1) KISS - when possible, use simply to understand instructions. Just to
be kind to yourself and others who will come later. Don't do the
following, even though it is "neat".
*
* FIND THE MIN OF FIELD1 AND FIELD2
* NOTE THAT FIELD1 & FIELD2 MUST BE ON A HALFWORD BOUNDRY
* AND HAVE AN EVEN LENGTH.
LA R1,FIELD1
LA R3,FIELD2
XR R2,R2
LA R14,L'FIELD1
CFC 0(R14)
* R1 IS UNCHANGED OR POINTS TO THE LESSOR OF THE TWO
*
*
2) Where possible, if you have a choice of two instructions which will
produce the same effective result for your needs, use the one which does
not use or set the condition code. Silly example: if you just want to
load a value from memory, use an L instruction, not an LT instruction.
3) Where possible and understandable, use one instruction instead of
two. Example: if you want to load a value from memory and test it
against zero, then use the LT instruction instead of a L and C (or
LTR).
4) If two instructions do the same thing, use the simpler one. My
example, use LT Rx, instead of ICM Rx,B'1111', .
5) Where possible, use relative addressing instead of base+index. That
is, use the "Branch Relative Condition" in preference to an equivalent
"Branch on Condition". The same with loads and stores.

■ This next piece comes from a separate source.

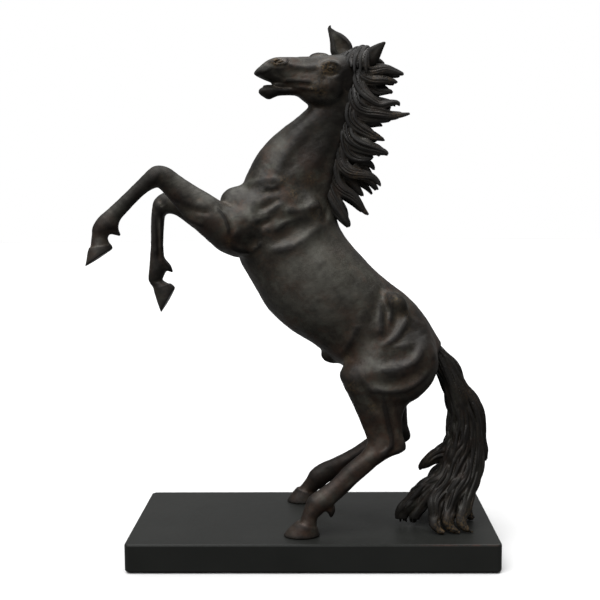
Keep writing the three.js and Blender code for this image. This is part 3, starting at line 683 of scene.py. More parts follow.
# ------------------------------------------------------------------ Blender meshes


def seam_plane(name):
    """A point on a seam, and the direction across it."""
    (x, z), heading = SEAMS[name]
    angle = math.radians(heading)
    return np.array([x, 0, z], float), np.array([math.cos(angle), 0, math.sin(angle)])


def make_mesh(name, points, quads, sunk):
    """A Blender mesh in metres that carries how sunk each point is."""
    mesh = bpy.data.meshes.new(name)
    mesh.vertices.add(len(points))
    mesh.vertices.foreach_set("co", (points * MM).astype(np.float32).ravel())
    mesh.loops.add(quads.size)
    mesh.loops.foreach_set("vertex_index", quads.ravel().astype(np.int32))
    mesh.polygons.add(len(quads))
    mesh.polygons.foreach_set("loop_start", np.arange(0, quads.size, 4, dtype=np.int32))
    mesh.update(calc_edges=True)
    attribute = mesh.attributes.new("sunk", "FLOAT", "POINT")
    attribute.data.foreach_set("value", sunk.astype(np.float32))
    return mesh


def largest_island(bm):
    """Leaves only the connected body with the most faces."""
    bm.faces.ensure_lookup_table()
    seen = set()
    best = []
    for start in bm.faces:
        if start in seen:
            continue
        group, stack = [], [start]
        seen.add(start)
        while stack:
            f = stack.pop()
            group.append(f)
            for e in f.edges:
                for g in e.link_faces:
                    if g not in seen:
                        seen.add(g)
                        stack.append(g)
        if len(group) > len(best):
            best = group
    keep = set(best)
    bmesh.ops.delete(bm, geom=[f for f in bm.faces if f not in keep], context="FACES")


def slice_off(bm, seam, keep_beyond, inside=None):
    """Cuts at a seam and closes the hole. inside limits the cut to faces in a box."""
    point, direction = seam_plane(seam)
    point = (point + direction * (SEAM_GAP if keep_beyond else -SEAM_GAP)) * MM
    if inside is None:
        faces = list(bm.faces)
    else:
        low, high = Vector(inside[0]) * MM, Vector(inside[1]) * MM
        faces = [f for f in bm.faces
                 if all(low[k] < f.verts[0].co[k] < high[k] for k in range(3))]
    edges = {e for f in faces for e in f.edges}
    verts = {v for f in faces for v in f.verts}
    cut = bmesh.ops.bisect_plane(bm, geom=list(verts) + list(edges) + faces, dist=1e-7,
                                 plane_co=point, plane_no=direction)
    rim = [e for e in cut["geom_cut"] if isinstance(e, bmesh.types.BMEdge)]
    rim_verts = {v for e in rim for v in e.verts}
    sign = -1 if keep_beyond else 1
    plane = Vector(point)
    normal = Vector(direction)
    drop = []
    for f in bm.faces:
        c = f.calc_center_median()
        if inside is not None and not all(low[k] < c[k] < high[k] for k in range(3)):
            continue
        if sign * (c - plane).dot(normal) > 0:
            drop.append(f)
    bmesh.ops.delete(bm, geom=drop, context="FACES")
    rim = [e for e in bm.edges if e.is_boundary and e.verts[0] in rim_verts
           and e.verts[1] in rim_verts]
    bmesh.ops.triangle_fill(bm, edges=rim, use_beauty=True, use_dissolve=False)
    for e in rim:
        e.smooth = False


def finish_piece(name, bm, material, nodes):
    """Makes a bronze piece of a mesh, in place of the CAD nodes named."""
    bmesh.ops.recalc_face_normals(bm, faces=bm.faces)
    mesh = bpy.data.meshes.new(name)
    bm.to_mesh(mesh)
    bm.free()
    mesh.polygons.foreach_set("use_smooth", [True] * len(mesh.polygons))
    obj = bpy.data.objects.new(name, mesh)
    bpy.context.scene.collection.objects.link(obj)
    mesh.materials.append(material)
    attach(obj, "root")
    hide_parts(*nodes)
    return obj


def sculpt(low, high, step, head=False):
    """The horse inside a box: its points and quads after melting, easing and relief."""
    field = add_horse(Field(low, high, step))
    add_head(field)
    if head:
        detail_head(field)
    for rows in HOOVES.values():
        field.add(loft(rows, around=64), melt=0.9)
    field.keep_above(GROUND)
    points, quads = field.mesh()
    points = relax(points, quads, 3)
    facing = -normals(points, quads)[:, 1]
    out = line_effect(points, BODY_LINES + BODY_EDGES, facing)
    straight = turn_head(points, back=True)
    on_head = 1 / (1 + np.exp(-((points - HEAD_PLANE) @ HEAD_WAY)))
    on_head[points[:, 2] < HEAD_FOOT] = 0
    out = out * (1 - on_head)
    out += on_head * line_effect(straight, HEAD_LINES + HEAD_EDGES, facing)
    out = even_out(out, quads, round(EASING / step ** 2) + 1)
    out += 0.13 * smooth_noise(points, 9, SEED) + 0.05 * smooth_noise(points, 4.5, SEED + 1)
    points = points + normals(points, quads) * out[:, None]
    points[:, 2] = np.maximum(points[:, 2], GROUND)
    return relax(points, quads, 1), quads


# ------------------------------------------------------------------ hair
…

6) Use immediate instructions for "constants". And by constant, I mean
constant. Like it's loaded into store protected memory. These are
relatively new instructions on z9(?) and above. The negative of them is
that if the constant is used in many places, the code will be bloated
due to have multiple copies of the constant "in-line" in the
instructions. So it might be better to use a normal Load or Load
Relative Long (or Add or Subtract or Multiply or any of the other
immediate instructions) if you are loading the same value in, for
example, 50 different places in your code.
7) Avoid using a just loaded register value immediately. If I understand
what others have said, this can stall the pipeline. Except when it is
too confusing, intermix unrelated instructions.
8) Unroll loops. Or do multiple subscripts in a single execution of the
loop. It bloats the code, but can help execution speed. Most z machines
are not memory constrained for code.
9) Controversial: know how to use "side effects". Example: What is the
"best" way to subtract one from a value in a general register? I'd say
"BCTR Rx,0". But that is not BCTR's normal function. Maybe AHI Rx,-1
really is "better" because it is more obvious what is being done. And,
if a CC is needed, then the BCTR is definitely useless. But if the CC is
not needed, then the BCTR is, IMO, definitely better. Perhaps a list of
"well known" side effects needs to be part of our culture.
10) The fastest instruction is the one not executed. Instead of fancy
code, try to use efficient algorithms. Bubble sorts are so passe! <grin>
A silly example of this was from my z80 days. I coded a bubble sort in
good z80 assembler. And a good heap sort in interpreted BASIC. The BASIC
code ran in significantly less time than the assembler.
--
John McKown
Maranatha! <><